>> BEGIN

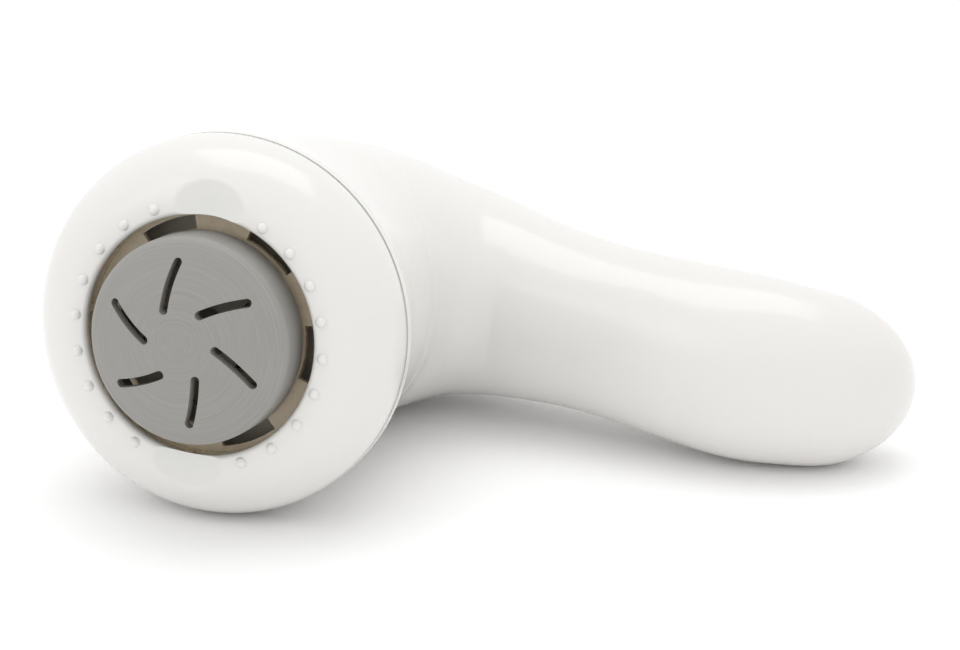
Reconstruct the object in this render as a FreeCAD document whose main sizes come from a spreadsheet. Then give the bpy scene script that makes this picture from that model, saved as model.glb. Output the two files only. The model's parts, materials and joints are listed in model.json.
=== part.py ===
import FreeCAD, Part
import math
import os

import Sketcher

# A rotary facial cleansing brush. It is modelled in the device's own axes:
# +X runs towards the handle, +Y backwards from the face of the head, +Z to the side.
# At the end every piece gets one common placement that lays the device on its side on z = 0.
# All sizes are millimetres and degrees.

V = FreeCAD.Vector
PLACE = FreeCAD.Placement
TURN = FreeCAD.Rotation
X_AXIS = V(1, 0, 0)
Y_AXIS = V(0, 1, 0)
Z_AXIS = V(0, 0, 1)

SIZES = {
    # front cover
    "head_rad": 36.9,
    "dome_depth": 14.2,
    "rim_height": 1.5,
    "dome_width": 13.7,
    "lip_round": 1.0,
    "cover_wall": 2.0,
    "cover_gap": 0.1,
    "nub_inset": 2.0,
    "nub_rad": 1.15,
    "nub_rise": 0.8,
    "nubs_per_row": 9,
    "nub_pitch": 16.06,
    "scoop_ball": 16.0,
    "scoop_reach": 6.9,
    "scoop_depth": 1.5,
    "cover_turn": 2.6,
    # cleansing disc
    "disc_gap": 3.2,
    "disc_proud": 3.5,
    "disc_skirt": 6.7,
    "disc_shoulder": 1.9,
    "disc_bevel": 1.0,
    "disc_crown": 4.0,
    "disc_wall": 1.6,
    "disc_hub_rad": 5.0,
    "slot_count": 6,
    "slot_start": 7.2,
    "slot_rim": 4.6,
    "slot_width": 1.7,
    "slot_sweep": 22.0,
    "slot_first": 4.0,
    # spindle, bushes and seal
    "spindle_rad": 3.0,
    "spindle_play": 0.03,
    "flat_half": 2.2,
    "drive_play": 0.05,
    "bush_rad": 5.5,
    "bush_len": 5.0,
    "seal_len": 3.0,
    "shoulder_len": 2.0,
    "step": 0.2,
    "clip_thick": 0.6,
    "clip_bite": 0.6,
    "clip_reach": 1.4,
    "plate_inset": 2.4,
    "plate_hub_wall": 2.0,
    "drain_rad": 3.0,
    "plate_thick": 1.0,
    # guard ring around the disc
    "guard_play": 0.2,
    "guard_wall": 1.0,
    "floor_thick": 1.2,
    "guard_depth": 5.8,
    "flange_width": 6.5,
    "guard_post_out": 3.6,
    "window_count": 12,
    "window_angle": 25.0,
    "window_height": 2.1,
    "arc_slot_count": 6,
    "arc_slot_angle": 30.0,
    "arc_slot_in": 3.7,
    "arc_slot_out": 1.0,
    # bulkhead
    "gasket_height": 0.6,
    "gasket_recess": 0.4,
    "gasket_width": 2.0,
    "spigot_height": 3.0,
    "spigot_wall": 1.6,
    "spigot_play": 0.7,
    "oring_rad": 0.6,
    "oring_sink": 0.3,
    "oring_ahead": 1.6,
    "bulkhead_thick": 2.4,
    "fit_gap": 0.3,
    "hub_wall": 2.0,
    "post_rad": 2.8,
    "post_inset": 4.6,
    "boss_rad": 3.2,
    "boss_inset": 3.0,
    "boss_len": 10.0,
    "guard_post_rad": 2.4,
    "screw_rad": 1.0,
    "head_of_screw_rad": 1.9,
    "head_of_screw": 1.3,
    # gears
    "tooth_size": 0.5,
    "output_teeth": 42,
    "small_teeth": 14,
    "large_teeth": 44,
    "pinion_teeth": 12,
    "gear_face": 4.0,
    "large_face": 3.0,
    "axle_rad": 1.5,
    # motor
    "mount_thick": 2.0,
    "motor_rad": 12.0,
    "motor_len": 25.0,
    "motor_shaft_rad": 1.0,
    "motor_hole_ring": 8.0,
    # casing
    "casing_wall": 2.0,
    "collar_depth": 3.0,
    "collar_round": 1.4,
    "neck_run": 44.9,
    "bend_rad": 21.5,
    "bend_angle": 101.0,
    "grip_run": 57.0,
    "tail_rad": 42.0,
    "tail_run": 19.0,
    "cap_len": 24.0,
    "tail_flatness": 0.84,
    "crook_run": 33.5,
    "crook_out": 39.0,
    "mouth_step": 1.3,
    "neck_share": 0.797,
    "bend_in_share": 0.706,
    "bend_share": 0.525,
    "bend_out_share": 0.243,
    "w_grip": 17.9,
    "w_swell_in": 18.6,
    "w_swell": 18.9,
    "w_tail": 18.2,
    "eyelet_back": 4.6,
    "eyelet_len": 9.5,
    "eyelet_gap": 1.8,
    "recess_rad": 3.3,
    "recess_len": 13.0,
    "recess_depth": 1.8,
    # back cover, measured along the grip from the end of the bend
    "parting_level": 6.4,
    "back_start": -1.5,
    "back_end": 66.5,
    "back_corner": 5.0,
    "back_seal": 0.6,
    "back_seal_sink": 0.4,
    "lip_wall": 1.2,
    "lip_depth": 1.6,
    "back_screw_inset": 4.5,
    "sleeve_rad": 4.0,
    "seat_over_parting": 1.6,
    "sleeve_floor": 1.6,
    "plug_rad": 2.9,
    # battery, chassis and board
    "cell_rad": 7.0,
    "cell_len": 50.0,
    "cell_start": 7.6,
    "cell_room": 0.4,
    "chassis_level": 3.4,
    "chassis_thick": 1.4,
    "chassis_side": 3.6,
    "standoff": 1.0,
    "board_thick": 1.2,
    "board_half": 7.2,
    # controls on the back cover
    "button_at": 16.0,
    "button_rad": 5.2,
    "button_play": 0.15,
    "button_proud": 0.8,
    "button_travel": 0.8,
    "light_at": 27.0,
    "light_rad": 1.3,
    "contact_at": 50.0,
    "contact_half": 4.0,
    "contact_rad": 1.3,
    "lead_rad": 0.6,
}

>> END

WHAT IS EXPECTED: Starting at the top of the data above, repeat every line exactly until the line containing "Z_AXIS = V(0, 0, 1)" has been given, then stop.

SOLUTION TO THIS PROBLEM:
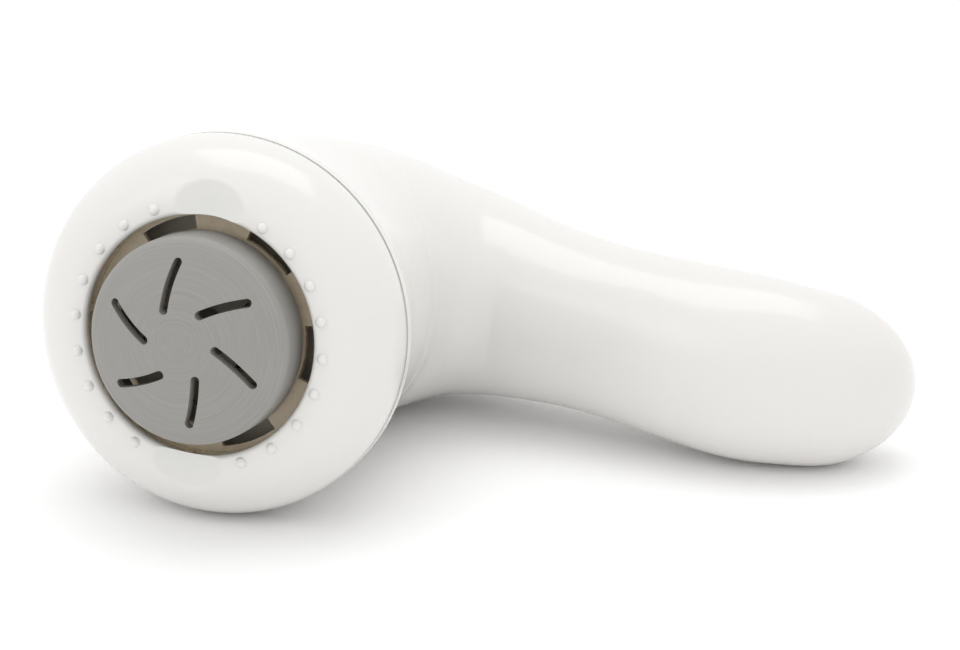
Reconstruct the object in this render as a FreeCAD document whose main sizes come from a spreadsheet. Then give the bpy scene script that makes this picture from that model, saved as model.glb. Output the two files only. The model's parts, materials and joints are listed in model.json.
=== part.py ===
import FreeCAD, Part
import math
import os

import Sketcher

# A rotary facial cleansing brush. It is modelled in the device's own axes:
# +X runs towards the handle, +Y backwards from the face of the head, +Z to the side.
# At the end every piece gets one common placement that lays the device on its side on z = 0.
# All sizes are millimetres and degrees.

V = FreeCAD.Vector
PLACE = FreeCAD.Placement
TURN = FreeCAD.Rotation
X_AXIS = V(1, 0, 0)
Y_AXIS = V(0, 1, 0)
Z_AXIS = V(0, 0, 1)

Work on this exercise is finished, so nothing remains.